C’est sans doute l’Union européenne qui illustre le mieux cette tendance. L’établissement d’un marché unique et l’unification monétaire en l’absence d’intégration politique ont nécessité que les politiques soient déléguées à des organes technocratique tels que la Commission européenne, la Banque centrale européenne, ou encore la Cour de justice de l’Union européenne. Les décisions sont prises à une distance considérable du public. Bien que le Royaume-Uni ne soit pas membre de la zone euro, la volonté des Brexiteurs de « reprendre le contrôle » donne une idée de la frustration que ressentent de nombreux électeurs européens.
Bien que la situation aux États-Unis soit différente, des tendances comparables créent chez beaucoup d’Américains le sentiment que leur voix n’est pas entendue. Comme le souligne Mounk, l’élaboration des politiques abonde de tout un alphabet d’organes réglementaires – de l’Agence de protection de l’environnement (EPA) jusqu’à la Food and Drug Administration (FDA). L’usage que font les tribunaux indépendants de leur prérogative de contrôle judiciaire pour promouvoir les droits civils, étendre la liberté reproductive, et introduire biens d’autres réformes sociales, suscite l’hostilité de pans entiers de la population. Quant aux règles de l’économie globale, administrées via des arrangements internationaux de type Organisation mondiale du commerce (OMC) ou Accord de libre-échange nord-américain (ALENA), elles sont largement perçues comme volontairement pipées en défaveur des travailleurs ordinaires.
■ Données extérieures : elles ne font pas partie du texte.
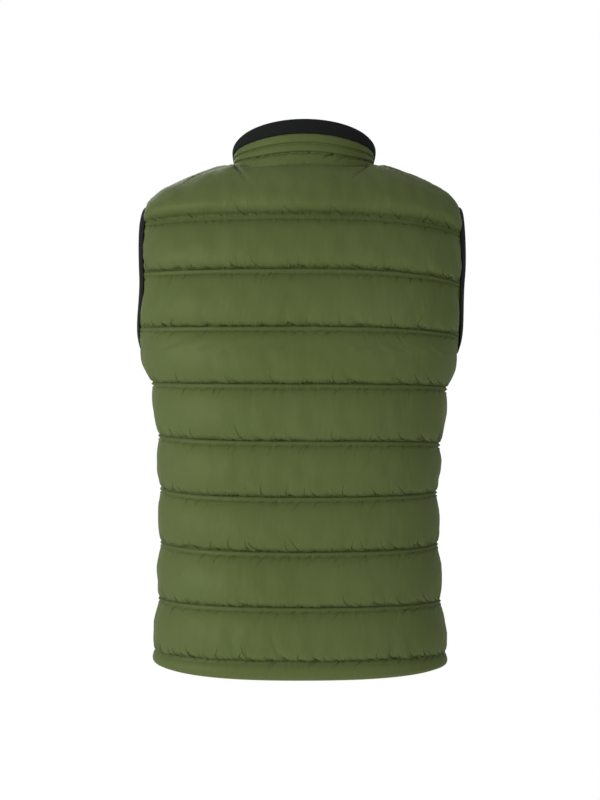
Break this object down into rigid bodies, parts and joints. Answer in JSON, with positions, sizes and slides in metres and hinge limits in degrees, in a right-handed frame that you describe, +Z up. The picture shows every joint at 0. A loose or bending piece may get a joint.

La valeur du livre de Mounk réside en ce qu’il souligne l’importance des deux termes constitutifs de l’expression démocratie libérale. Nous devons d’un côté limiter l’exercice du pouvoir politique pour empêcher les majorités (ou les détenteurs du pouvoir) de faire fi des droits des minorités (ou de ceux qui ne sont pas au pouvoir). Mais il faut également que les politiques publiques s’inscrivent en phase avec les préférences des électeurs, auprès desquels les décideurs doivent être tenus de rendre des comptes.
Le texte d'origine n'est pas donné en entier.